> **Exercise directions**: Reproduce each line exactly.

┌─ Data

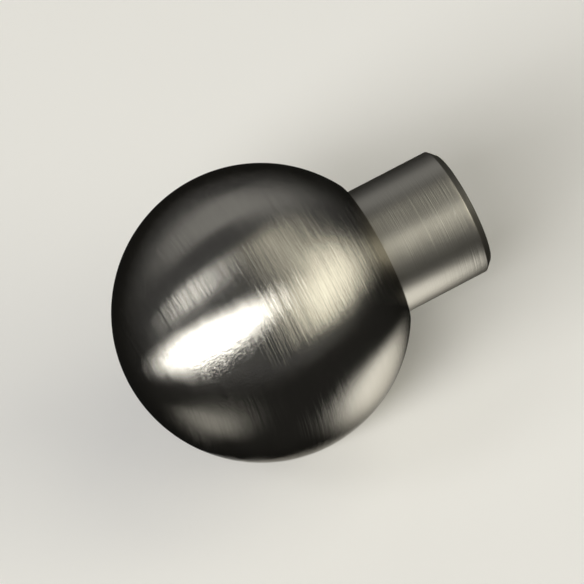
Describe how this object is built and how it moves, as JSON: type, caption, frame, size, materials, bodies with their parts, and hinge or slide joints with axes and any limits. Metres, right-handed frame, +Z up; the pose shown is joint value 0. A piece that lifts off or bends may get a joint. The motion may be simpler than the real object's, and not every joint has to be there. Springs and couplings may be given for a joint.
{
  "type": "curtain pole finial",
  "caption": "Ball finial with a flat seat and a plain plug-in spigot, which closes and dresses the open end of a round metal curtain pole.",
  "frame": {"origin": "centre of the flat seat that the cut end of the tube butts against", "axes": "+X out along the spigot, the way the tube comes off; +Z up; -Y towards the room"},
  "size_m": [0.0482, 0.038, 0.038],
  "materials": {
    "brushed_nickel": "satin nickel, brushed in circles round the axis of the pole"
  },
  "bodies": {
    "root": {"finial": "brushed_nickel"}
  },
  "joints": []
}
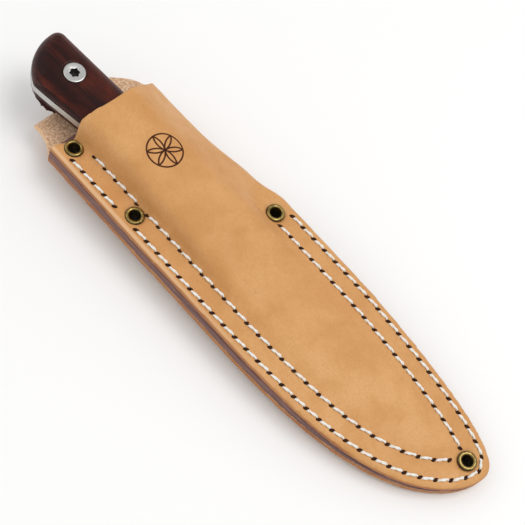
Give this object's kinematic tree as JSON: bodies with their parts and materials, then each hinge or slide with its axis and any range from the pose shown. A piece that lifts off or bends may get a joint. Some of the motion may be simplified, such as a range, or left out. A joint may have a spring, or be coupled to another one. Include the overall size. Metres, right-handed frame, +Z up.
{
  "type": "sheath knife",
  "caption": "Full-tang belt knife with dark wood scales in a folded, double-stitched tan leather pouch sheath with brass eyelets and a belt loop.",
  "frame": {"origin": "on the table, under the middle of the object's box", "axes": "+X from the handle's butt to the sheath's tip, +Y towards the folded edge, +Z up out of the sheath's front"},
  "size_m": [0.2158, 0.054, 0.0326],
  "materials": {
    "tan_leather": "natural vegetable-tanned grain, satin",
    "dyed_welt": "dyed and burnished edge",
    "waxed_thread": "waxed twisted thread",
    "aged_brass": "antique brass",
    "satin_steel": "satin",
    "dark_wood": "oiled and polished",
    "screw_steel": "turned stainless"
  },
  "bodies": {
    "sheath": {"folded_leather_body": "tan_leather", "welt": "dyed_welt", "outer_row_thread": "waxed_thread", "inner_belly_row_thread": "waxed_thread", "inner_upper_row_thread": "waxed_thread", "belt_loop_thread": "waxed_thread", "eyelet_washers": "aged_brass", "mouth_eyelet": "aged_brass", "belly_eyelet": "aged_brass", "fold_eyelet": "aged_brass", "tip_eyelet": "aged_brass"},
    "knife": {"blade_and_tang": "satin_steel", "front_scale": "dark_wood", "back_scale": "dark_wood", "handle_screws": "screw_steel", "handle_barrel_nuts": "screw_steel"}
  },
  "joints": [
    {"name": "knife_draw", "type": "slide", "parent": "sheath", "child": "knife", "axis": [-0.9956, 0, 0.0941], "range_m": [0, 0.205]}
  ]
}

└─

> **Solution for this task**:
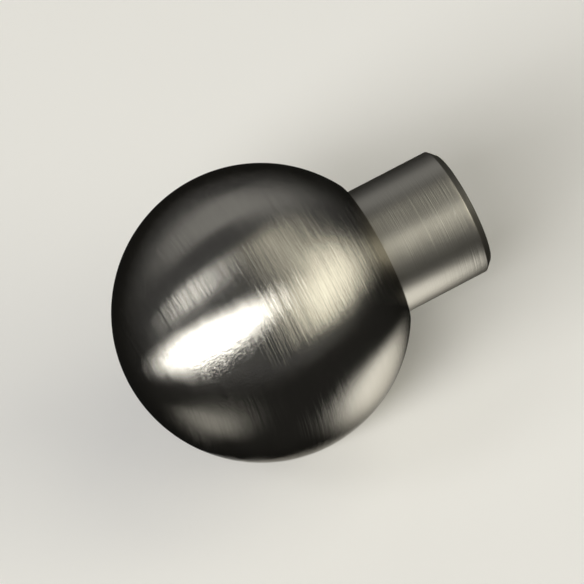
Describe how this object is built and how it moves, as JSON: type, caption, frame, size, materials, bodies with their parts, and hinge or slide joints with axes and any limits. Metres, right-handed frame, +Z up; the pose shown is joint value 0. A piece that lifts off or bends may get a joint. The motion may be simpler than the real object's, and not every joint has to be there. Springs and couplings may be given for a joint.
{
  "type": "curtain pole finial",
  "caption": "Ball finial with a flat seat and a plain plug-in spigot, which closes and dresses the open end of a round metal curtain pole.",
  "frame": {"origin": "centre of the flat seat that the cut end of the tube butts against", "axes": "+X out along the spigot, the way the tube comes off; +Z up; -Y towards the room"},
  "size_m": [0.0482, 0.038, 0.038],
  "materials": {
    "brushed_nickel": "satin nickel, brushed in circles round the axis of the pole"
  },
  "bodies": {
    "root": {"finial": "brushed_nickel"}
  },
  "joints": []
}
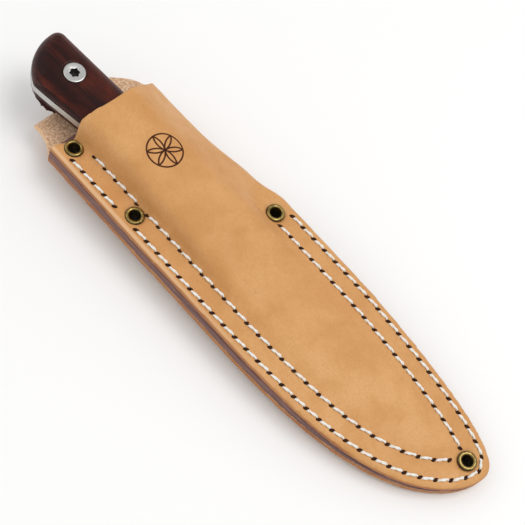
Give this object's kinematic tree as JSON: bodies with their parts and materials, then each hinge or slide with its axis and any range from the pose shown. A piece that lifts off or bends may get a joint. Some of the motion may be simplified, such as a range, or left out. A joint may have a spring, or be coupled to another one. Include the overall size. Metres, right-handed frame, +Z up.
{
  "type": "sheath knife",
  "caption": "Full-tang belt knife with dark wood scales in a folded, double-stitched tan leather pouch sheath with brass eyelets and a belt loop.",
  "frame": {"origin": "on the table, under the middle of the object's box", "axes": "+X from the handle's butt to the sheath's tip, +Y towards the folded edge, +Z up out of the sheath's front"},
  "size_m": [0.2158, 0.054, 0.0326],
  "materials": {
    "tan_leather": "natural vegetable-tanned grain, satin",
    "dyed_welt": "dyed and burnished edge",
    "waxed_thread": "waxed twisted thread",
    "aged_brass": "antique brass",
    "satin_steel": "satin",
    "dark_wood": "oiled and polished",
    "screw_steel": "turned stainless"
  },
  "bodies": {
    "sheath": {"folded_leather_body": "tan_leather", "welt": "dyed_welt", "outer_row_thread": "waxed_thread", "inner_belly_row_thread": "waxed_thread", "inner_upper_row_thread": "waxed_thread", "belt_loop_thread": "waxed_thread", "eyelet_washers": "aged_brass", "mouth_eyelet": "aged_brass", "belly_eyelet": "aged_brass", "fold_eyelet": "aged_brass", "tip_eyelet": "aged_brass"},
    "knife": {"blade_and_tang": "satin_steel", "front_scale": "dark_wood", "back_scale": "dark_wood", "handle_screws": "screw_steel", "handle_barrel_nuts": "screw_steel"}
  },
  "joints": [
    {"name": "knife_draw", "type": "slide", "parent": "sheath", "child": "knife", "axis": [-0.9956, 0, 0.0941], "range_m": [0, 0.205]}
  ]
}